-- START OF GIVEN DATA --

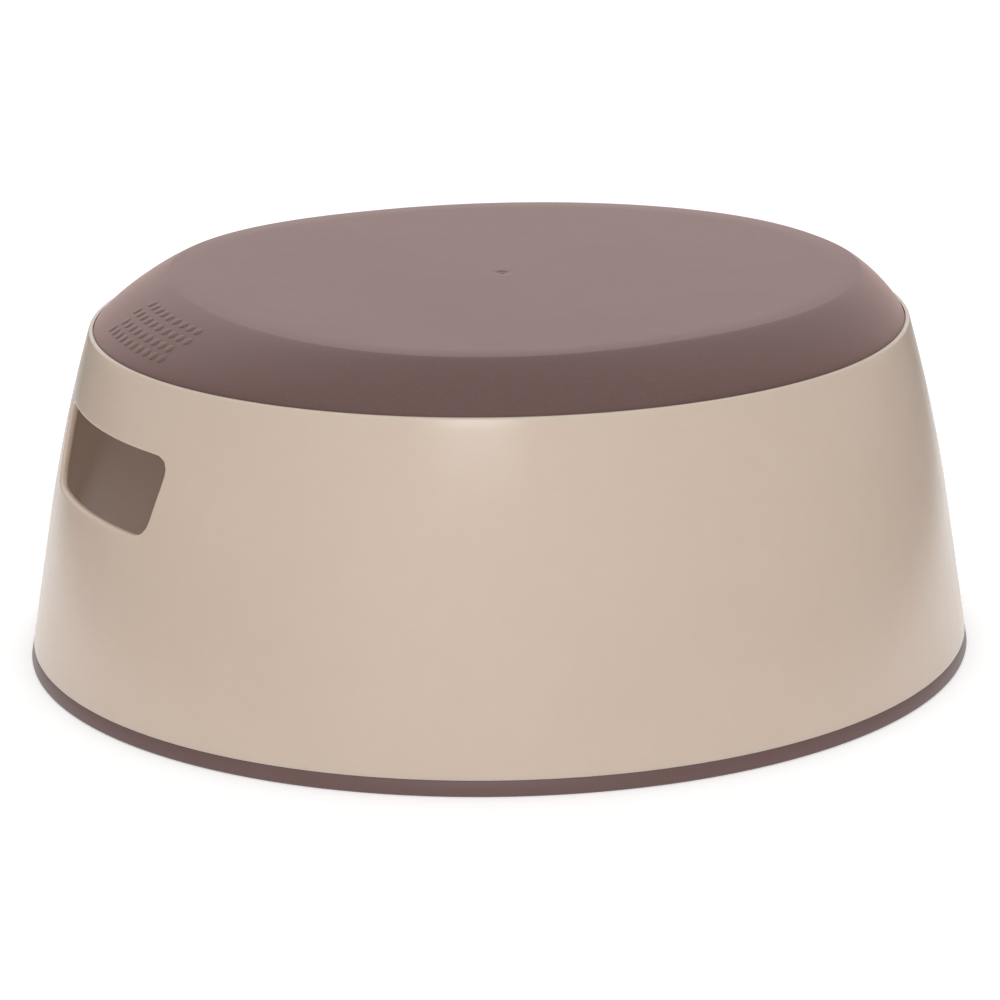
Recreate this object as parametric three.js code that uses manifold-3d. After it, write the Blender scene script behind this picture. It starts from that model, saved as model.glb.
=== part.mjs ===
// One-step oval stool: a rigid shell with a ribbed deck and two hand slots, a soft tread pad keyed
// through the deck, and a soft foot ring clipped on the bottom edge.
//
// Units are millimetres, +Z is up. The origin is on the floor, at the centre of the foot ring, and
// +X runs along the longer plan axis, from one hand slot to the other.

import * as THREE from 'three';
import * as BufferGeometryUtils from 'three/addons/utils/BufferGeometryUtils.js';
import Module from 'manifold-3d';

const wasm = await Module();
wasm.setup();

// ---------------------------------------------------------------- driving dimensions

const LENGTH = 376;                // over the foot ring, along X
const WIDTH = 355;                 // over the foot ring, along Y
const HEIGHT = 148;                // floor to tread face
const RIM_LENGTH = 324;            // over the shell's rim, along X
const RIM_WIDTH = 298;             // over the shell's rim, along Y
const RIM_Z = 131.3;

const RING_HEIGHT = 6;             // visible band of the foot ring
const RING_SPREAD = 0.9;           // how far the foot ring stands out at the floor
const WALL = 3;                    // shell wall and deck thickness
const PAD_SKIN = 3;                // tread pad thickness over the deck
const GAP = 0.35;                  // clearance between neighbouring pieces

const WALL_DRAFT = 0.8;            // share of the wall's lean-in that is a straight taper
const BEND_START = 0.39;           // height share where the wall starts to curve inwards

// The flat tread face is an oval, a little wider towards -X and set nearer the +X hand slot.
const TREAD = { halfLength: 134.5, halfWidth: 124.5, squareness: 2.18, taper: 0.1, shift: 8.6 };
const SHOULDER_FULLNESS = 1.65;    // 2 is a straight shoulder, 1 a quarter-round one

const SLOT = { topWidth: 95, bottomWidth: 83, bottomZ: 75.5, topZ: 106, corner: 8 };

const RIM_LIP = 1.5;               // thickness of the shell's rim round the pad
const RIM_EASE = 0.6;              // easing of the rim's outer edge
const REBATE_DEPTH = 2.5;          // how deep the pad's edge sits inside the rim
const TONGUE = { inset: 1.2, bottomZ: 2.5 };
const RING = { inset: 7.2, innerZ: 8.5, ease: 1 };
const RIB = { thickness: 2.2, depth: 20, pitch: 48, crossCount: 5, longCount: 4 };
const PLUG = {
  stemRadius: 4, headRadius: 6.5, headHeight: 2.2, countX: 4, countY: 2, pitchY: 96,
};

// ---------------------------------------------------------------- derived dimensions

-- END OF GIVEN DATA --

__GIVEN EXERCISE__
Display every line of the listing that contains the string "manifold".

__EXERCISE SOLUTION__
Recreate this object as parametric three.js code that uses manifold-3d. After it, write the Blender scene script behind this picture. It starts from that model, saved as model.glb.
import Module from 'manifold-3d';